Markets

Beating Market Benchmarks: Time to 'Take Some Risk'

Investors have gotten a modest break in January from financial markets moving in lockstep, as they employ a variety of strategies to help diversify portfolios.

NYSE Traders
AP

The persistent 2011 trend of markets trading in either risk-on or risk-off mode crippled returns for active managersin particular, with just one in four beating the benchmark indexes they use to gauge the effectiveness of their strategies.

But January has brought hopes that opportunities are beginning to emerge where asset classes such as stocks, commodities and bond yields are moving more independently and easing diversification.

"With information disseminated so easily now via the Internet and with the ability to trade so easily around the world 24-7, it is harder to get an edge," says Beth Larson, principal at Evermay Wealth Management in Washington, D.C. "But there are still plenty of opportunities out there in segments of the market because of whatever else is going in the world."

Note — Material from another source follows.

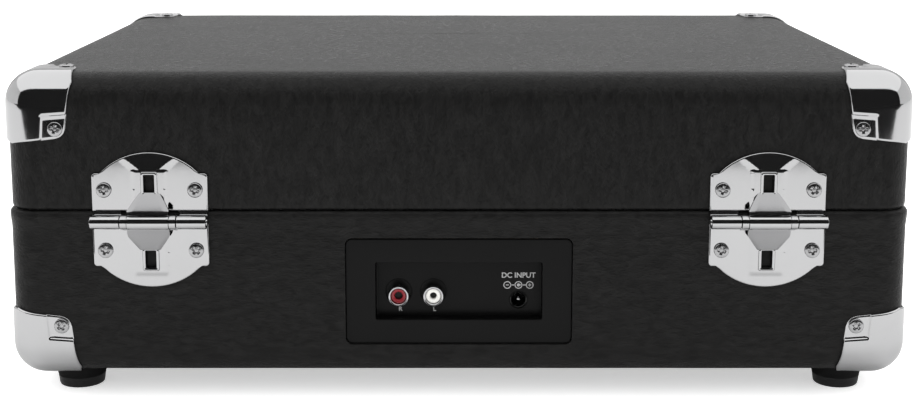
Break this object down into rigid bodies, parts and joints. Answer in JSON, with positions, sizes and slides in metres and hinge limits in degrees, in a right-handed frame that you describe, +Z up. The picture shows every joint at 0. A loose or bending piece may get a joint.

Larson, in fact, is maintaining her traditional diversification strategies, holding investments in asset classes that historically have moved in opposite directions in order to hedge risk. She believes that now is not the time to move to managed futures and hedge funds , both of which did poorly last year despite their efforts to find ways to beat correlation.

"It brings home the value of steady, well-understood equities both domestic and foreign and straightforward bonds — a mixture of different kinds of bonds in a portfolio," she says. "We do have a fairly high correlation among asset classes right now, but I don't think it's sustainable going forward."

Fixed income, in fact, is one key area managers are looking to help break correlation.

Citigroup analysts this week recommended  a three-pronged strategy: Buying high-grade bonds on dips in price; following the global eventsto find "dislocations," or correlation breaks, in various instruments, such as municipals and credit defaults; and seeking "overlays" where outperformance exists, such as in Treasurys.

"Intra-market correlations within many asset classes remain higher than historical norms, and we see reasons why this trend may continue to be the case in the period ahead," Citi credit analysts Steven Antczak and Jung Lee told clients.

"But it is important to note that divergences do occur, albeit less regularly and in more unorthodox places, and investors can take advantage."

Investors can follow market correlation by tracking an index from the Chicago Board Options Exchange called the Implied Correlation Index. The index measures options contracts for the Standard & Poor's 500 against the individual options for its components.

The measure is off its December highs but still showing that correlation will remain a vexing problem.

"It makes it hard to find a place to hide," says Brian Gendreau, market strategist for Financial Network, based in El Segundo, Calif. "I don't know why (correlation) would reverse. I don't see us going to less globalization anytime soon."

For vexed investors, Gendreau says the best strategy is to find a variety of assets, such as commodities, managed futures, real estate investment trusts and alternative funds that have shown a low correlation to the broader market moves.

"The best way to combat the high correlation is diversity," Gendreau says, though that's often easier said than done.

One trend that has brought some comfort is that with the modest decrease in correlation is a trend in which what performed worstlast year is doing best thus far in 2012.

Emerging markets, for instance, took a beating then but surged in January, easily outperforming the rallying U.S. stock market.

"There's been a significant amount of rotation the last couple of months. It's been really a catch-up year for a lot of areas, for classes and sub-classes that didn't perform well," says David Twibell, president of Custom Portfolio Group in Englewood, Colo. "What we're seeing is a shift in allocation toward those areas and away from some of the larger dividend-paying stocks that performed so well last year."

As such, Twibell says investors should "take some risk" if they want to beat their benchmarks this year.

"We've got a lot of things lined up for a relatively decent equity market: A lot of liquidity, relatively tepid but not negative economic data, a lot of underinvestment in equities both on the institutional and retail side," he says. "But we've got this huge overhang of headline news out there that at any point in time could swoop in and create havoc."